Supplied information

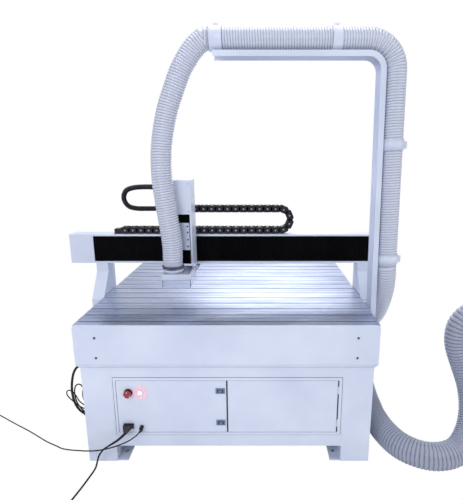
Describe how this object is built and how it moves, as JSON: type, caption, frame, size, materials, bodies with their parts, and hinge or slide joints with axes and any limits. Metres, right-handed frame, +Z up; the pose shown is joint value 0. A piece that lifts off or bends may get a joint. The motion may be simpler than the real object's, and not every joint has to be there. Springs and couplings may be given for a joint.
{
  "type": "cnc router",
  "caption": "Floor-standing gantry CNC router: cabinet base with a slotted table, moving gantry with bellows, router spindle, dust shoe and an extraction hose on an over-arm.",
  "frame": {"origin": "middle of the machine's footprint, on the floor", "axes": "+Z up, +Y from the front with its controls to the back, +X to the right seen from the front"},
  "size_m": [3.087, 1.9515, 2.1861],
  "materials": {
    "paint": "satin white powder coat",
    "black": "matte black",
    "motor": "satin black",
    "rubber": "matte black flexible",
    "steel": "ground steel",
    "aluminium": "anodised extrusion",
    "clear": "milky clear flexible PVC",
    "grey": "satin grey",
    "red": "semi-gloss red",
    "lamp": "gloss white"
  },
  "bodies": {
    "base": {"pedestal_left": "paint", "pedestal_right": "paint", "front_frame": "paint", "door_frame": "paint", "control_panel": "paint", "e_stop_collar": "black", "mains_inlet": "black", "cabinet_shell": "paint", "control_unit": "grey", "bed_frame": "paint", "table": "aluminium", "front_cover": "paint", "rear_cover": "paint", "y_motor_left": "motor", "y_motor_right": "motor", "hose_reducer": "paint", "hose_duct": "grey", "duct_fitting": "grey", "power_cord": "rubber", "power_coil": "rubber", "power_connector": "black", "mains_plug": "black", "data_cable": "rubber", "data_coil": "rubber", "data_connector": "black", "data_plug": "black", "side_cable": "rubber"},
    "door": {"right_door": "paint"},
    "stop_button": {"e_stop_head": "red"},
    "start_button": {"power_button": "lamp"},
    "latch_lower": {"latch_thumb_lower": "grey"},
    "latch_upper": {"latch_thumb_upper": "grey"},
    "screw_left": {"y_screw_left": "steel"},
    "screw_right": {"y_screw_right": "steel"},
    "gantry": {"upright_left": "paint", "upright_right": "paint", "gantry_beam": "paint", "motor_end_box": "paint", "x_motor": "motor", "x_bellows_left": "rubber", "x_bellows_right": "rubber", "boom_channel": "paint", "hose_boom": "clear", "chain_lower": "black", "hose_drop": "clear", "hose_lower": "clear"},
    "screw_x": {"x_screw": "steel"},
    "carriage": {"chain_upper": "black", "x_saddle": "steel", "carriage_frame": "paint", "column_cover": "paint", "z_motor": "motor", "z_bellows_lower": "rubber", "z_bellows_upper": "rubber", "dust_shoe": "clear", "carriage_conduit": "black"},
    "screw_z": {"z_screw": "steel"},
    "z_slide": {"z_carrier": "aluminium", "spindle_body": "steel"},
    "spindle": {"spindle_shaft": "steel"}
  },
  "joints": [
    {"name": "gantry_y", "type": "slide", "parent": "base", "child": "gantry", "axis": [0, 1, 0], "range_m": [-0.43, 0.77], "deforming": ["hose_lower"]},
    {"name": "carriage_x", "type": "slide", "parent": "gantry", "child": "carriage", "axis": [1, 0, 0], "range_m": [-0.311, 0.889], "deforming": ["x_bellows_left", "x_bellows_right", "chain_lower", "chain_upper", "hose_drop"]},
    {"name": "spindle_z", "type": "slide", "parent": "carriage", "child": "z_slide", "axis": [0, 0, 1], "range_m": [-0.07, 0.034], "deforming": ["z_bellows_lower", "z_bellows_upper"]},
    {"name": "spindle_spin", "type": "hinge", "parent": "z_slide", "child": "spindle", "pos_m": [-0.289, -0.266, 0.965], "axis": [0, 0, 1], "continuous": true},
    {"name": "x_screw_spin", "type": "hinge", "parent": "gantry", "child": "screw_x", "pos_m": [0, -0.112, 1.023], "axis": [1, 0, 0], "continuous": true},
    {"name": "y_screw_left_spin", "type": "hinge", "parent": "base", "child": "screw_left", "pos_m": [-0.69, 0, 0.6], "axis": [0, 1, 0], "continuous": true},
    {"name": "y_screw_right_spin", "type": "hinge", "parent": "base", "child": "screw_right", "pos_m": [0.69, 0, 0.6], "axis": [0, 1, 0], "continuous": true},
    {"name": "z_screw_spin", "type": "hinge", "parent": "carriage", "child": "screw_z", "pos_m": [-0.289, -0.1965, 1], "axis": [0, 0, 1], "continuous": true},
    {"name": "door_hinge", "type": "hinge", "parent": "base", "child": "door", "pos_m": [0.5587, -0.7336, 0.3175], "axis": [0, 0, 1], "range_deg": [0, 110]},
    {"name": "e_stop_press", "type": "slide", "parent": "base", "child": "stop_button", "axis": [0, 1, 0], "range_m": [0, 0.005], "stiffness_N_per_m": 600},
    {"name": "power_press", "type": "slide", "parent": "base", "child": "start_button", "axis": [0, 1, 0], "range_m": [0, 0.003], "stiffness_N_per_m": 400},
    {"name": "latch_lower_slide", "type": "slide", "parent": "base", "child": "latch_lower", "axis": [-1, 0, 0], "range_m": [0, 0.008], "stiffness_N_per_m": 400},
    {"name": "latch_upper_slide", "type": "slide", "parent": "base", "child": "latch_upper", "axis": [-1, 0, 0], "range_m": [0, 0.008], "stiffness_N_per_m": 400}
  ],
  "couplings": [
    {"joint": "x_screw_spin", "follows": "carriage_x", "rad_per_m": 628.32},
    {"joint": "y_screw_left_spin", "follows": "gantry_y", "rad_per_m": 628.32},
    {"joint": "y_screw_right_spin", "follows": "gantry_y", "rad_per_m": 628.32},
    {"joint": "z_screw_spin", "follows": "spindle_z", "rad_per_m": 628.32}
  ]
}
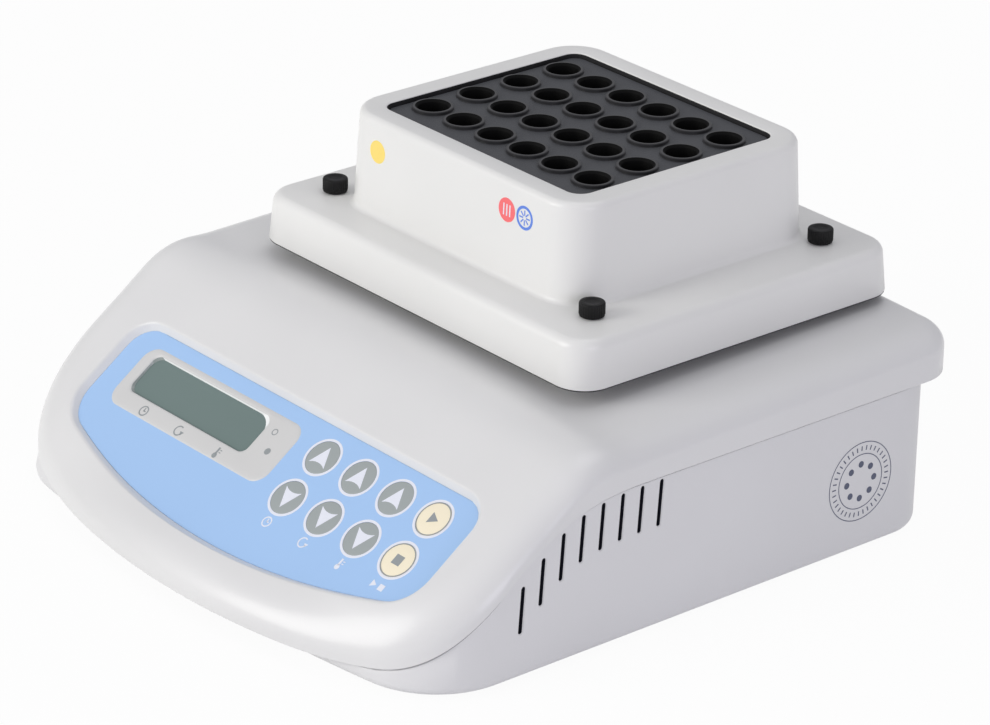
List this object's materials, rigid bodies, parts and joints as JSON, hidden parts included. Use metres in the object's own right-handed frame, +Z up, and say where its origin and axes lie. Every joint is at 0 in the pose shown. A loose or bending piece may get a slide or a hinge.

Task
Word for word, write out all of the data above.

Response for this exercise
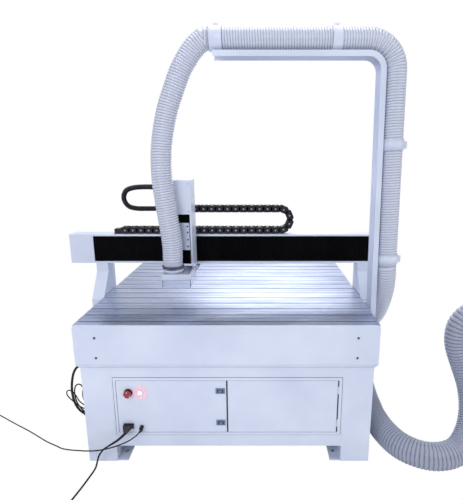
Describe how this object is built and how it moves, as JSON: type, caption, frame, size, materials, bodies with their parts, and hinge or slide joints with axes and any limits. Metres, right-handed frame, +Z up; the pose shown is joint value 0. A piece that lifts off or bends may get a joint. The motion may be simpler than the real object's, and not every joint has to be there. Springs and couplings may be given for a joint.
{
  "type": "cnc router",
  "caption": "Floor-standing gantry CNC router: cabinet base with a slotted table, moving gantry with bellows, router spindle, dust shoe and an extraction hose on an over-arm.",
  "frame": {"origin": "middle of the machine's footprint, on the floor", "axes": "+Z up, +Y from the front with its controls to the back, +X to the right seen from the front"},
  "size_m": [3.087, 1.9515, 2.1861],
  "materials": {
    "paint": "satin white powder coat",
    "black": "matte black",
    "motor": "satin black",
    "rubber": "matte black flexible",
    "steel": "ground steel",
    "aluminium": "anodised extrusion",
    "clear": "milky clear flexible PVC",
    "grey": "satin grey",
    "red": "semi-gloss red",
    "lamp": "gloss white"
  },
  "bodies": {
    "base": {"pedestal_left": "paint", "pedestal_right": "paint", "front_frame": "paint", "door_frame": "paint", "control_panel": "paint", "e_stop_collar": "black", "mains_inlet": "black", "cabinet_shell": "paint", "control_unit": "grey", "bed_frame": "paint", "table": "aluminium", "front_cover": "paint", "rear_cover": "paint", "y_motor_left": "motor", "y_motor_right": "motor", "hose_reducer": "paint", "hose_duct": "grey", "duct_fitting": "grey", "power_cord": "rubber", "power_coil": "rubber", "power_connector": "black", "mains_plug": "black", "data_cable": "rubber", "data_coil": "rubber", "data_connector": "black", "data_plug": "black", "side_cable": "rubber"},
    "door": {"right_door": "paint"},
    "stop_button": {"e_stop_head": "red"},
    "start_button": {"power_button": "lamp"},
    "latch_lower": {"latch_thumb_lower": "grey"},
    "latch_upper": {"latch_thumb_upper": "grey"},
    "screw_left": {"y_screw_left": "steel"},
    "screw_right": {"y_screw_right": "steel"},
    "gantry": {"upright_left": "paint", "upright_right": "paint", "gantry_beam": "paint", "motor_end_box": "paint", "x_motor": "motor", "x_bellows_left": "rubber", "x_bellows_right": "rubber", "boom_channel": "paint", "hose_boom": "clear", "chain_lower": "black", "hose_drop": "clear", "hose_lower": "clear"},
    "screw_x": {"x_screw": "steel"},
    "carriage": {"chain_upper": "black", "x_saddle": "steel", "carriage_frame": "paint", "column_cover": "paint", "z_motor": "motor", "z_bellows_lower": "rubber", "z_bellows_upper": "rubber", "dust_shoe": "clear", "carriage_conduit": "black"},
    "screw_z": {"z_screw": "steel"},
    "z_slide": {"z_carrier": "aluminium", "spindle_body": "steel"},
    "spindle": {"spindle_shaft": "steel"}
  },
  "joints": [
    {"name": "gantry_y", "type": "slide", "parent": "base", "child": "gantry", "axis": [0, 1, 0], "range_m": [-0.43, 0.77], "deforming": ["hose_lower"]},
    {"name": "carriage_x", "type": "slide", "parent": "gantry", "child": "carriage", "axis": [1, 0, 0], "range_m": [-0.311, 0.889], "deforming": ["x_bellows_left", "x_bellows_right", "chain_lower", "chain_upper", "hose_drop"]},
    {"name": "spindle_z", "type": "slide", "parent": "carriage", "child": "z_slide", "axis": [0, 0, 1], "range_m": [-0.07, 0.034], "deforming": ["z_bellows_lower", "z_bellows_upper"]},
    {"name": "spindle_spin", "type": "hinge", "parent": "z_slide", "child": "spindle", "pos_m": [-0.289, -0.266, 0.965], "axis": [0, 0, 1], "continuous": true},
    {"name": "x_screw_spin", "type": "hinge", "parent": "gantry", "child": "screw_x", "pos_m": [0, -0.112, 1.023], "axis": [1, 0, 0], "continuous": true},
    {"name": "y_screw_left_spin", "type": "hinge", "parent": "base", "child": "screw_left", "pos_m": [-0.69, 0, 0.6], "axis": [0, 1, 0], "continuous": true},
    {"name": "y_screw_right_spin", "type": "hinge", "parent": "base", "child": "screw_right", "pos_m": [0.69, 0, 0.6], "axis": [0, 1, 0], "continuous": true},
    {"name": "z_screw_spin", "type": "hinge", "parent": "carriage", "child": "screw_z", "pos_m": [-0.289, -0.1965, 1], "axis": [0, 0, 1], "continuous": true},
    {"name": "door_hinge", "type": "hinge", "parent": "base", "child": "door", "pos_m": [0.5587, -0.7336, 0.3175], "axis": [0, 0, 1], "range_deg": [0, 110]},
    {"name": "e_stop_press", "type": "slide", "parent": "base", "child": "stop_button", "axis": [0, 1, 0], "range_m": [0, 0.005], "stiffness_N_per_m": 600},
    {"name": "power_press", "type": "slide", "parent": "base", "child": "start_button", "axis": [0, 1, 0], "range_m": [0, 0.003], "stiffness_N_per_m": 400},
    {"name": "latch_lower_slide", "type": "slide", "parent": "base", "child": "latch_lower", "axis": [-1, 0, 0], "range_m": [0, 0.008], "stiffness_N_per_m": 400},
    {"name": "latch_upper_slide", "type": "slide", "parent": "base", "child": "latch_upper", "axis": [-1, 0, 0], "range_m": [0, 0.008], "stiffness_N_per_m": 400}
  ],
  "couplings": [
    {"joint": "x_screw_spin", "follows": "carriage_x", "rad_per_m": 628.32},
    {"joint": "y_screw_left_spin", "follows": "gantry_y", "rad_per_m": 628.32},
    {"joint": "y_screw_right_spin", "follows": "gantry_y", "rad_per_m": 628.32},
    {"joint": "z_screw_spin", "follows": "spindle_z", "rad_per_m": 628.32}
  ]
}
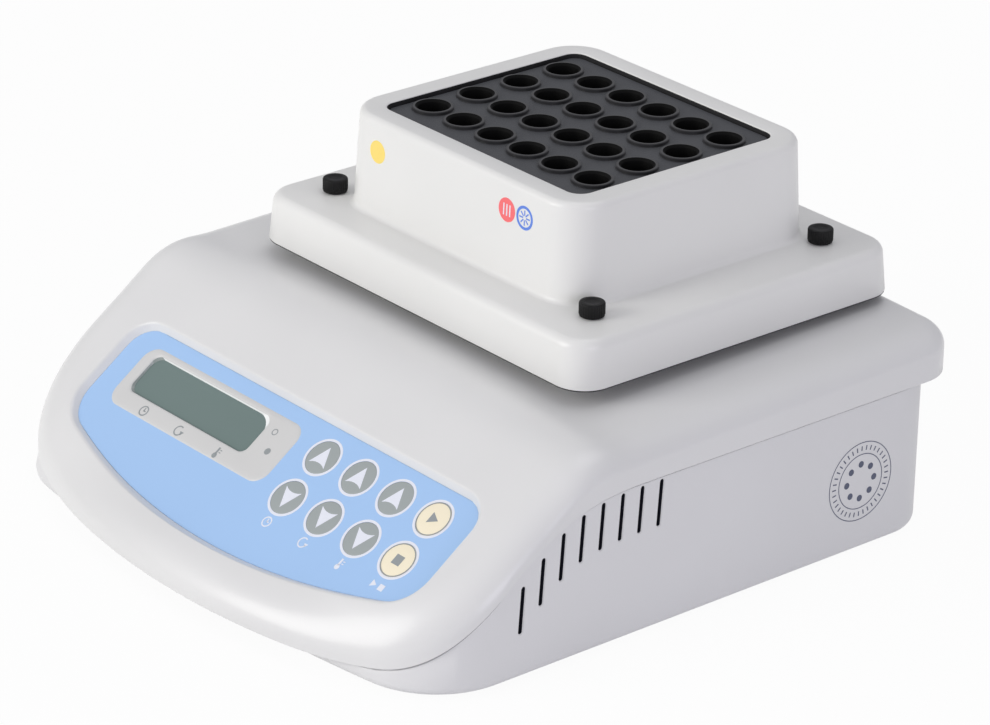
List this object's materials, rigid bodies, parts and joints as JSON, hidden parts included. Use metres in the object's own right-handed frame, +Z up, and say where its origin and axes lie. Every joint is at 0 in the pose shown. A loose or bending piece may get a slide or a hinge.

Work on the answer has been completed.